Model version parameter can be any string - you can use the model file's hash, git commit hash, experiment/run ID from MLFlow or anything else.

Model type can be [regression](https://docs.aporia.com/v1/model-types/regression), [binary](https://docs.aporia.com/v1/model-types/binary), [multiclass](https://docs.aporia.com/v1/model-types/multiclass-classification), [multi-label](https://docs.aporia.com/v1/model-types/multi-label-classification), or [ranking](https://docs.aporia.com/v1/model-types/ranking).
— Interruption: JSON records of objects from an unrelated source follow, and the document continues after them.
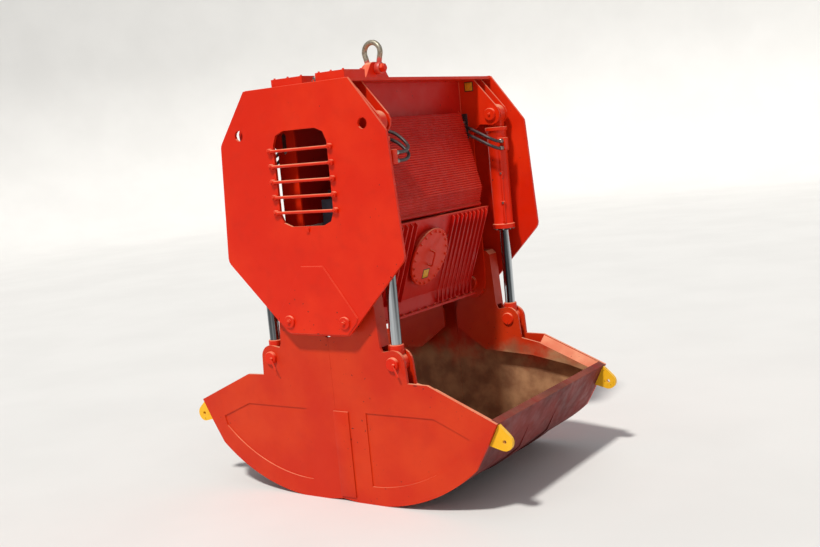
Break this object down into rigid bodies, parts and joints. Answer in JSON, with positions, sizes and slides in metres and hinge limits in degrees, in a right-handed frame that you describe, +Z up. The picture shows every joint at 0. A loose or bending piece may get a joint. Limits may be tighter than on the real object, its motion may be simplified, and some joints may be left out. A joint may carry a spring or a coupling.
{
  "type": "electro-hydraulic clamshell grab",
  "caption": "Bulk-handling clamshell grab: boxed head frame with a power pack, hydraulic cylinders, two hinged shells and a top shackle.",
  "frame": {"origin": "middle of the footprint on the floor under the closed grab", "axes": "+X across the jaws, +Y along the hinge pins, +Z up"},
  "size_m": [2.6714, 1.852, 3.1155],
  "materials": {
    "red_paint": "semi-gloss orange-red machinery paint, dusty",
    "yellow_paint": "semi-gloss yellow paint",
    "chrome": "ground hard chrome",
    "galvanised_steel": "worn galvanised forging",
    "dark_paint": "dark machinery enamel",
    "hose_rubber": "matt hose cover"
  },
  "bodies": {
    "head": {"deck": "red_paint", "near_end_plate": "red_paint", "far_end_plate": "red_paint", "right_near_inner_plate": "red_paint", "right_far_inner_plate": "red_paint", "left_near_inner_plate": "red_paint", "left_far_inner_plate": "red_paint", "right_front_panel": "red_paint", "left_front_panel": "red_paint", "right_ribbed_cover": "red_paint", "left_ribbed_cover": "red_paint", "oil_tank": "red_paint", "manhole_cover": "red_paint", "motor": "dark_paint", "pump": "dark_paint", "valve_block": "dark_paint", "right_near_hinge_pin": "red_paint", "right_far_hinge_pin": "red_paint", "left_near_hinge_pin": "red_paint", "left_far_hinge_pin": "red_paint", "right_near_top_pin": "red_paint", "right_far_top_pin": "red_paint", "left_near_top_pin": "red_paint", "left_far_top_pin": "red_paint", "right_near_hose_pair": "hose_rubber", "right_far_hose_pair": "hose_rubber", "left_near_hose_pair": "hose_rubber", "left_far_hose_pair": "hose_rubber"},
    "shackle": {"shackle_bow": "galvanised_steel", "shackle_pin": "red_paint"},
    "right_shell": {"right_shell_wrapper": "red_paint", "right_near_side_plate": "red_paint", "right_near_arm_cheek": "red_paint", "right_near_corner_lug": "yellow_paint", "right_near_lower_pin": "red_paint", "right_far_side_plate": "red_paint", "right_far_arm_cheek": "red_paint", "right_far_corner_lug": "yellow_paint", "right_far_lower_pin": "red_paint"},
    "left_shell": {"left_shell_wrapper": "red_paint", "left_near_side_plate": "red_paint", "left_near_arm_cheek": "red_paint", "left_near_corner_lug": "yellow_paint", "left_near_lower_pin": "red_paint", "left_far_side_plate": "red_paint", "left_far_arm_cheek": "red_paint", "left_far_corner_lug": "yellow_paint", "left_far_lower_pin": "red_paint"},
    "right_near_barrel_body": {"right_near_barrel": "red_paint"},
    "right_near_rod_body": {"right_near_rod": "chrome"},
    "right_near_eye_body": {"right_near_rod_eye": "red_paint"},
    "right_far_barrel_body": {"right_far_barrel": "red_paint"},
    "right_far_rod_body": {"right_far_rod": "chrome"},
    "right_far_eye_body": {"right_far_rod_eye": "red_paint"},
    "left_near_barrel_body": {"left_near_barrel": "red_paint"},
    "left_near_rod_body": {"left_near_rod": "chrome"},
    "left_near_eye_body": {"left_near_rod_eye": "red_paint"},
    "left_far_barrel_body": {"left_far_barrel": "red_paint"},
    "left_far_rod_body": {"left_far_rod": "chrome"},
    "left_far_eye_body": {"left_far_rod_eye": "red_paint"}
  },
  "joints": [
    {"name": "right_shell_hinge", "type": "hinge", "parent": "head", "child": "right_shell", "pos_m": [0.233, 0, 1.257], "axis": [0, -1, 0], "range_deg": [0, 50]},
    {"name": "left_shell_hinge", "type": "hinge", "parent": "head", "child": "left_shell", "pos_m": [-0.233, 0, 1.257], "axis": [0, 1, 0], "range_deg": [0, 50]},
    {"name": "shackle_swing", "type": "hinge", "parent": "head", "child": "shackle", "pos_m": [0, 0, 2.912], "axis": [1, 0, 0], "range_deg": [-90, 90]},
    {"name": "right_near_barrel_swing", "type": "hinge", "parent": "head", "child": "right_near_barrel_body", "pos_m": [0.52, -0.764, 2.522], "axis": [0, -1, 0], "range_deg": [0, 5.28]},
    {"name": "right_near_rod_slide", "type": "slide", "parent": "right_near_barrel_body", "child": "right_near_rod_body", "axis": [0, 0, 1], "range_m": [0, 0.3161]},
    {"name": "right_near_rod_eye_turn", "type": "hinge", "parent": "right_shell", "child": "right_near_eye_body", "pos_m": [0.52, -0.764, 0.976], "axis": [0, 1, 0], "range_deg": [0, 44.8]},
    {"name": "right_far_barrel_swing", "type": "hinge", "parent": "head", "child": "right_far_barrel_body", "pos_m": [0.52, 0.764, 2.522], "axis": [0, -1, 0], "range_deg": [0, 5.28]},
    {"name": "right_far_rod_slide", "type": "slide", "parent": "right_far_barrel_body", "child": "right_far_rod_body", "axis": [0, 0, 1], "range_m": [0, 0.3161]},
    {"name": "right_far_rod_eye_turn", "type": "hinge", "parent": "right_shell", "child": "right_far_eye_body", "pos_m": [0.52, 0.764, 0.976], "axis": [0, 1, 0], "range_deg": [0, 44.8]},
    {"name": "left_near_barrel_swing", "type": "hinge", "parent": "head", "child": "left_near_barrel_body", "pos_m": [-0.52, -0.764, 2.522], "axis": [0, 1, 0], "range_deg": [0, 5.28]},
    {"name": "left_near_rod_slide", "type": "slide", "parent": "left_near_barrel_body", "child": "left_near_rod_body", "axis": [0, 0, 1], "range_m": [0, 0.3161]},
    {"name": "left_near_rod_eye_turn", "type": "hinge", "parent": "left_shell", "child": "left_near_eye_body", "pos_m": [-0.52, -0.764, 0.976], "axis": [0, -1, 0], "range_deg": [0, 44.8]},
    {"name": "left_far_barrel_swing", "type": "hinge", "parent": "head", "child": "left_far_barrel_body", "pos_m": [-0.52, 0.764, 2.522], "axis": [0, 1, 0], "range_deg": [0, 5.28]},
    {"name": "left_far_rod_slide", "type": "slide", "parent": "left_far_barrel_body", "child": "left_far_rod_body", "axis": [0, 0, 1], "range_m": [0, 0.3161]},
    {"name": "left_far_rod_eye_turn", "type": "hinge", "parent": "left_shell", "child": "left_far_eye_body", "pos_m": [-0.52, 0.764, 0.976], "axis": [0, -1, 0], "range_deg": [0, 44.8]}
  ],
  "couplings": [
    {"joint": "left_shell_hinge", "follows": "right_shell_hinge", "ratio": 1},
    {"joint": "right_near_barrel_swing", "follows": "right_shell_hinge", "ratio": 0.1051},
    {"joint": "right_near_rod_slide", "follows": "right_shell_hinge", "m_per_rad": 0.36103},
    {"joint": "right_near_rod_eye_turn", "follows": "right_shell_hinge", "ratio": 0.8949},
    {"joint": "right_far_barrel_swing", "follows": "right_shell_hinge", "ratio": 0.1051},
    {"joint": "right_far_rod_slide", "follows": "right_shell_hinge", "m_per_rad": 0.36103},
    {"joint": "right_far_rod_eye_turn", "follows": "right_shell_hinge", "ratio": 0.8949},
    {"joint": "left_near_barrel_swing", "follows": "right_shell_hinge", "ratio": 0.1051},
    {"joint": "left_near_rod_slide", "follows": "right_shell_hinge", "m_per_rad": 0.36103},
    {"joint": "left_near_rod_eye_turn", "follows": "right_shell_hinge", "ratio": 0.8949},
    {"joint": "left_far_barrel_swing", "follows": "right_shell_hinge", "ratio": 0.1051},
    {"joint": "left_far_rod_slide", "follows": "right_shell_hinge", "m_per_rad": 0.36103},
    {"joint": "left_far_rod_eye_turn", "follows": "right_shell_hinge", "ratio": 0.8949}
  ]
}
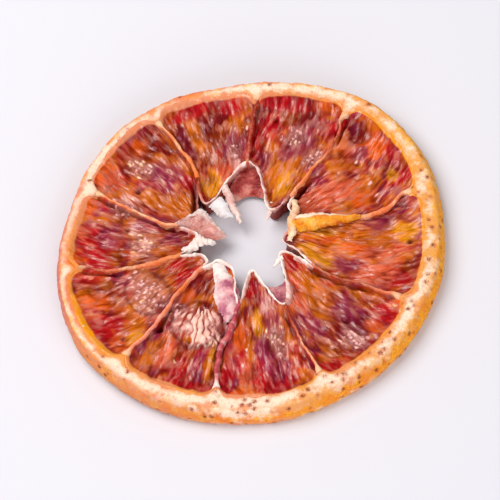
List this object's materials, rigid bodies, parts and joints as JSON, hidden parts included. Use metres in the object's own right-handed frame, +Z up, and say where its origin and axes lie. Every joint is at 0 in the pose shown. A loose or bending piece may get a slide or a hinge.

Please refer to the relevant documentation on each model type for more info.

#### Field Types

* `numeric` - valid examples: 1, 2.87, 0.53, 300.13
* `boolean` - valid examples: True, False
* `categorical` - a categorical field with integer values
* `string` - a categorical field with string values
* `datetime` - contains either python datetime objects, or an ISO-8601 timestamp string
* `text` - freeform text
* `dict` - dictionaries - at the moment keys are strings and values are numeric
* `tensor` - useful for unstructured data, must specify shape, e.g. `{"type": "tensor", "dimensions": [768]}`
* `vector` - useful for arrays that can be different in sizes

#### Get a reference to an existing version

If you already created a version, for example during your training, and you want to use it again, you can receive a reference to the version.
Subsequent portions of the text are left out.